━━━━━ Records supplied

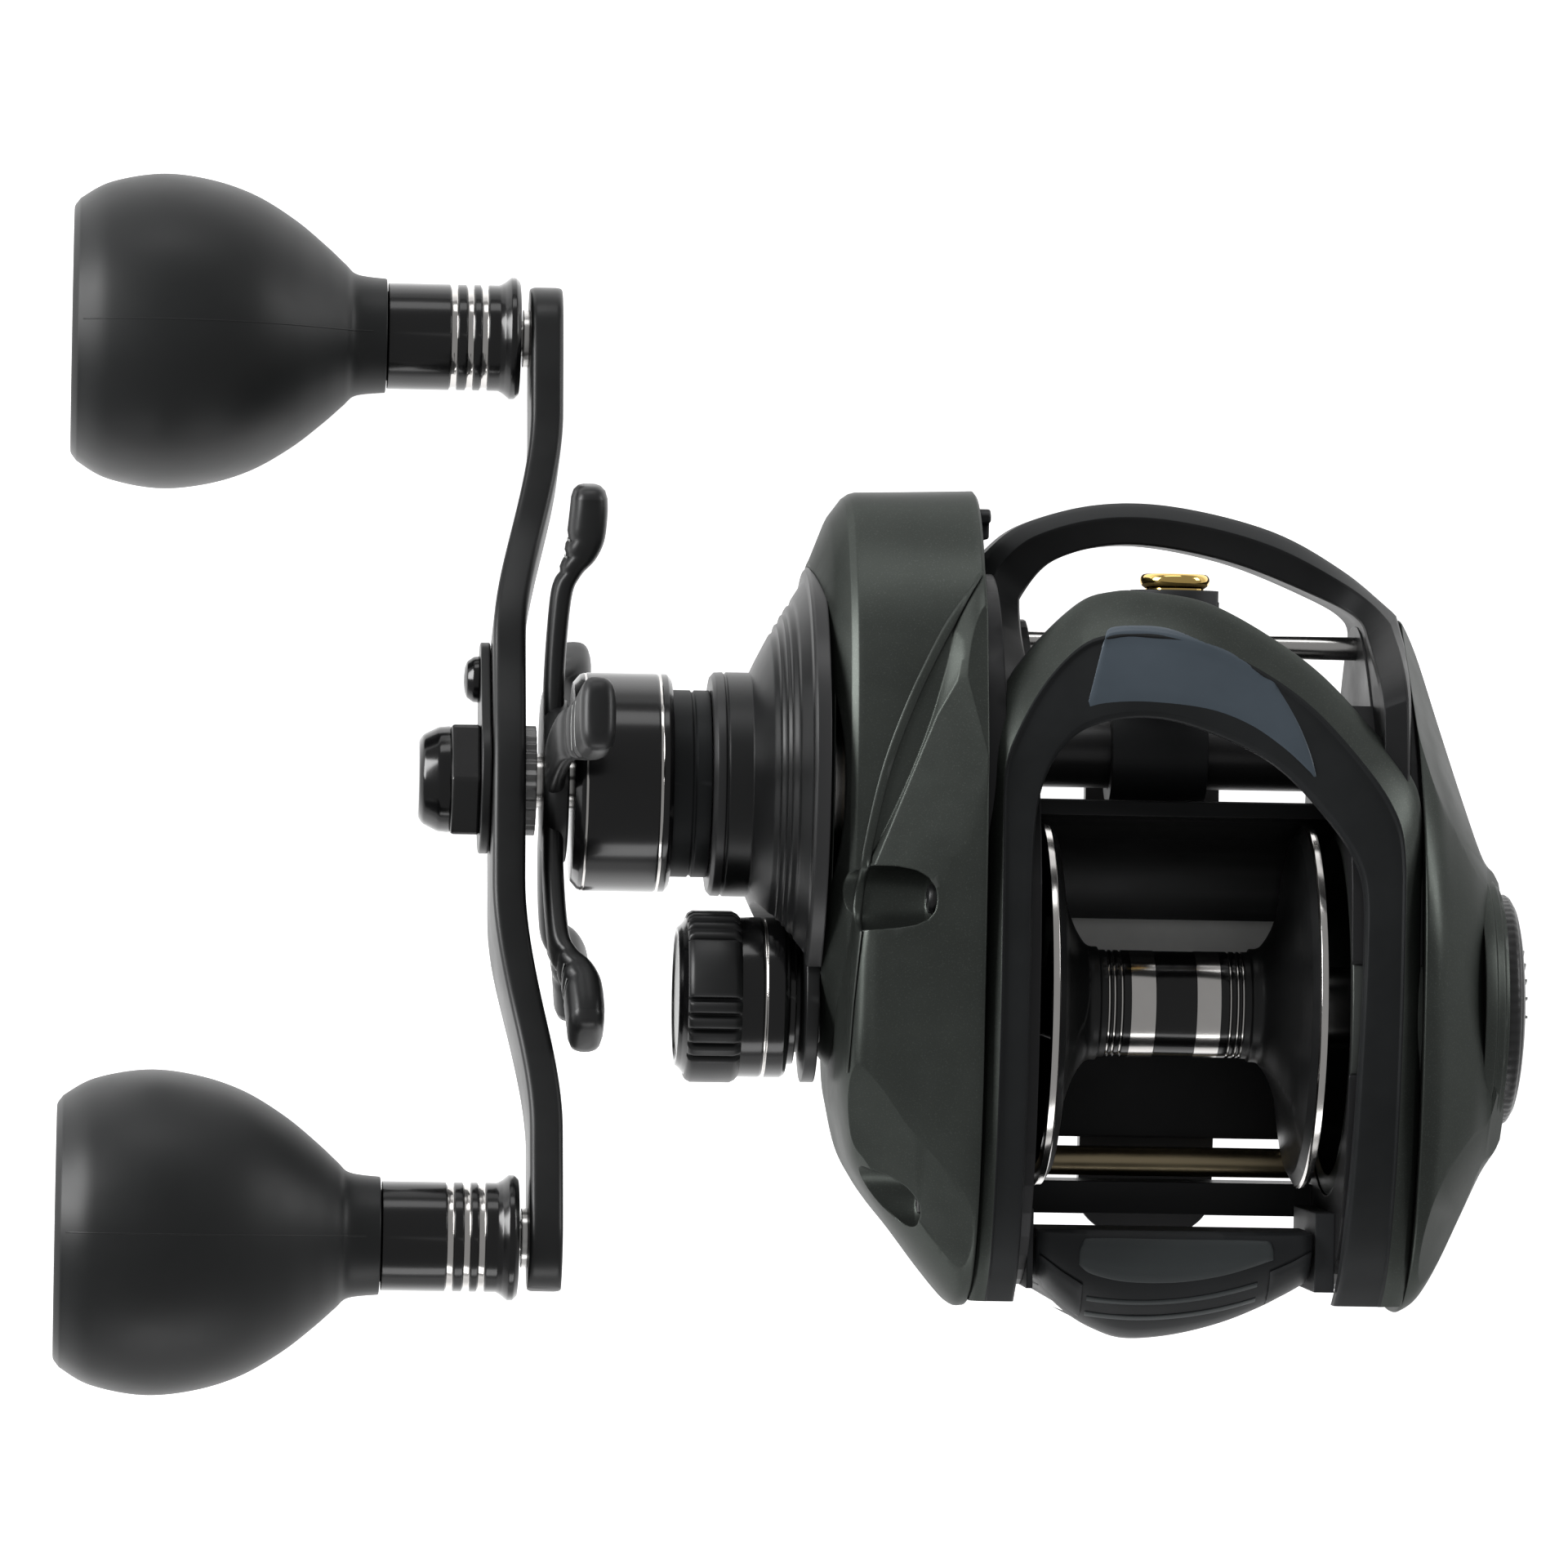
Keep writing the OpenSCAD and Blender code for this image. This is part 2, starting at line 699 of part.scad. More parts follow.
// Turns the pinion so that a gap meets the main gear's tooth
mesh_turn = mesh_angle + 180 + 180 / pinion_teeth;
module clutch_yoke() {
    color(steel)
        difference() {
            translate([-27.9, -5.5, spool_z - 10.4])
                cube([1.1, 10, 20.8]);
            // open-ended slot that holds the pinion's groove
            rod_x(-29, -26, 2.4, 0, spool_z);
            translate([-29, 0, spool_z - 2.4])
                cube([3, 8, 4.8]);
            for (z = [-8.5, 8.5])
                rod_x(-29, -26, 1 + run, -3, spool_z + z);
        }
}
module clutch_cam() {
    color(steel)
        translate([0, 0, spool_z])
            difference() {
                union() {
                    rod_x(-25.2, -24, 7.4, 0, 0, journal_r + gap);
                    translate([-25.2, -15, -3])
                        cube([1.2, 9.5, 6]);
                }
                // slot that takes the link's pin
                translate([-26, -14, -1.15])
                    cube([3, 4, 2.3]);
            }
}
module clutch_link() {
    color(steel) {
        rod_x(-25.4, -22.8, 0.8, -12, spool_z);
        difference() {
            translate([-23.7, -29.6, spool_z - 2])
                cube([1, 19, 4]);
            translate([-24, -20, spool_z - 0.6])
                cube([2, 5, 1.2]);
        }
        translate([-23.7, -29.6, spool_z - 2])
            cube([9, 2.6, 4]);
    }
}
thumb_plan = concat([[-15.3, -24.4], [-15.3, -29.5]],
    open_curve([[-12.4, -32.8], [-9.7, -35], [-5.2, -36.5], [0.1, -36.2],
        [5.4, -34.8], [9.9, -33], [14.4, -30.5]]),
    [[14.8, -24.4]]);
module thumb_bar() {
    color(satin_black)
        difference() {
            intersection() {
                translate([0, 0, 24.4])
                    linear_extrude(15)
                        polygon(thumb_plan);
                along_x(-20, 20)
                    polygon([[-24.4, 24.5], [-24.4, 36.2], [-26, 37.4], [-30, 36.6],
                        [-34.5, 33.6], [-37, 29.5], [-37, 26.5], [-30, 24.5]]);
            }
            // pocket for the link
            translate([-20, -29.7, spool_z - 2.1])
                cube([5.32, 2.8, 4.2]);
        }
}

// ---------- drive ----------
module drive_shaft() {
    color(steel)
        on_drive()
            difference() {
                union() {
                    rod_x(-82, -17.8, shaft_r);
                    rod_x(gear_x1 + 0.05, gear_x1 + 1.2, 7);
                }
                // two flats for the drag plates and sleeve
                for (s = [-1, 1])
                    translate([-54, -4, s > 0 ? shaft_r - 0.5 : -shaft_r - 0.5])
                        cube([17.5, 8, 1]);
            }
}
module kick_wheel() {
    teeth = 8;
    color(steel)
        on_drive()
            difference() {
                along_x(-28.7, -27.5)
                    polygon([for (i = [0 : teeth - 1])
                        for (p = [[9, 0], [9, 10], [7.2, 14], [7.2, 32]])
                            [p[0] * cos(360 * i / teeth + p[1]),
                             p[0] * sin(360 * i / teeth + p[1])]]);
                rod_x(-30, -26, shaft_r);
            }
}
module worm_drive_gear() {
    color(brass)
        on_drive()
            difference() {
                along_x(-26.6, -24.6)
                    rotate(worm_angle)
                        polygon(gear_points(worm_module, worm_drive_teeth));
                rod_x(-30, -23, shaft_r);
            }
}
module drive_sleeve() {
    color(steel)
        on_drive()
            rod_x(-56, cup_x - 1.2, sleeve_r, 0, 0, shaft_r);
}
module pressure_plate() {
    color(steel)
        on_drive()
            rod_x(cup_x - 1.1, cup_x + 0.1, 13.5, 0, 0, shaft_r);
}
module drag_plates() {
    color(steel)
        on_drive()
            for (x = [-36, -34.4])
                rod_x(x, x + 0.6, cup_r - 0.8, 0, 0, shaft_r);
}
module drag_washers() {
    color(carbon)
        on_drive()
            for (x = [-36.85, -35.35, -33.75])
                rod_x(x, x + 0.8, cup_r - 0.05, 0, 0, shaft_r + gap);
}
module spring_washers() {
    color(steel)
        on_drive()
            for (x = [-59.2, -58.2])
                turned([[x, shaft_r], [x + 0.4, shaft_r], [x + 0.8, 6.5], [x + 0.4, 6.5]]);
}
module main_gear() {
    color(brass)
        on_drive()
            difference() {
                union() {
                    along_x(gear_x0, gear_x1)
                        rotate(mesh_angle)
                            polygon(gear_points(gear_module, main_teeth));
                    rod_x(cup_x + 0.2, gear_x0 + 1, cup_r + 1.4);
                }
                rod_x(cup_x - 1, gear_x0 + 1.7, cup_r);
                rod_x(gear_x0, gear_x1 + 1, shaft_r + run);
                for (a = [0 : 60 : 300])
                    rotate([a, 0, 0])
                        rod_x(gear_x0, gear_x1 + 1, 2.6, 11.5);
            }
}
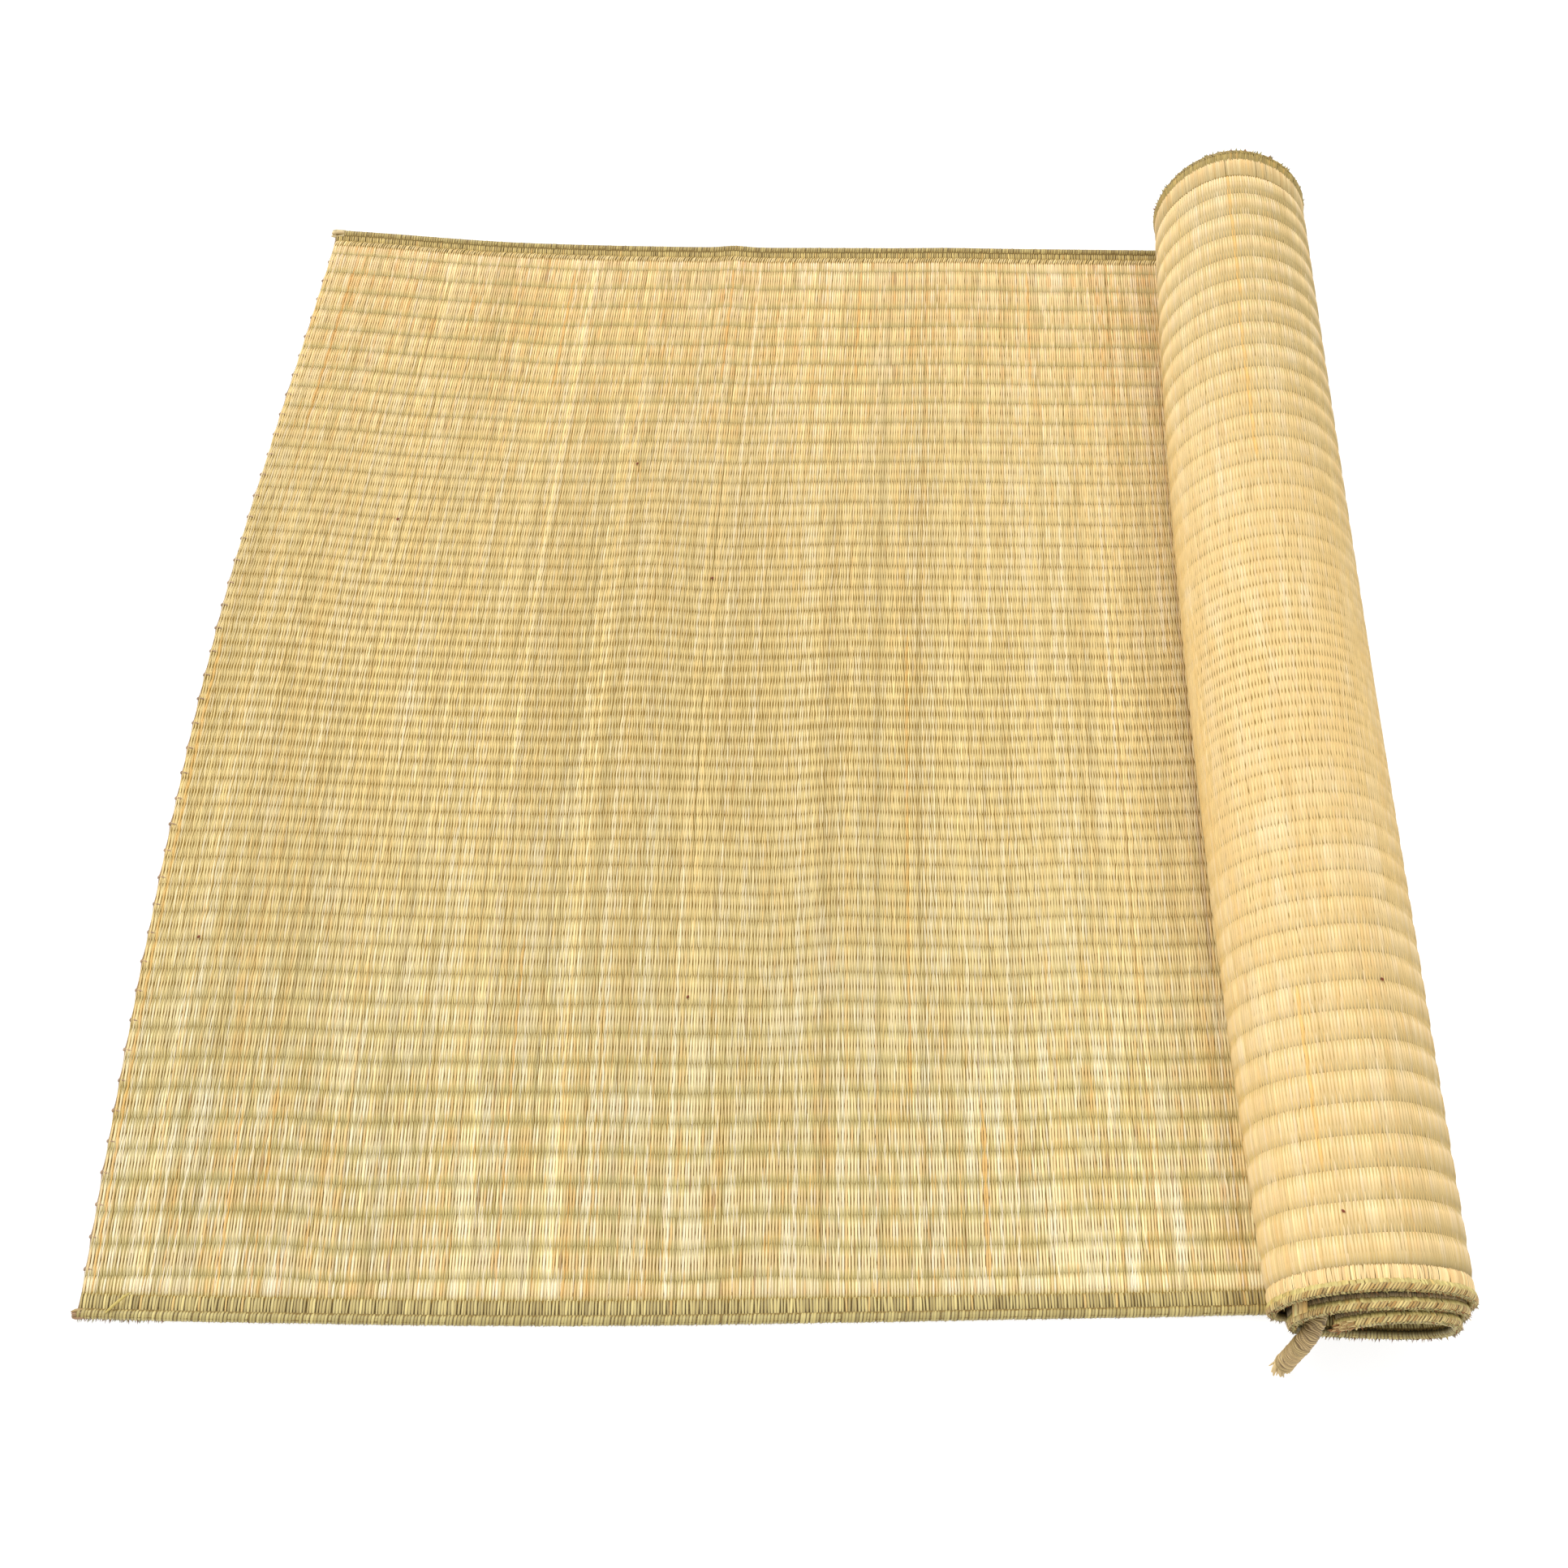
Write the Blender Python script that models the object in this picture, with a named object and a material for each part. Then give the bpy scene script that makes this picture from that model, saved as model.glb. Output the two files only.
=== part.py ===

━━━━━━━━━━

→ **Written problem**: Using the entries above, return each line that includes the word "Blender".

→ **Exercise solution**:
Keep writing the OpenSCAD and Blender code for this image. This is part 2, starting at line 699 of part.scad. More parts follow.
Write the Blender Python script that models the object in this picture, with a named object and a material for each part. Then give the bpy scene script that makes this picture from that model, saved as model.glb. Output the two files only.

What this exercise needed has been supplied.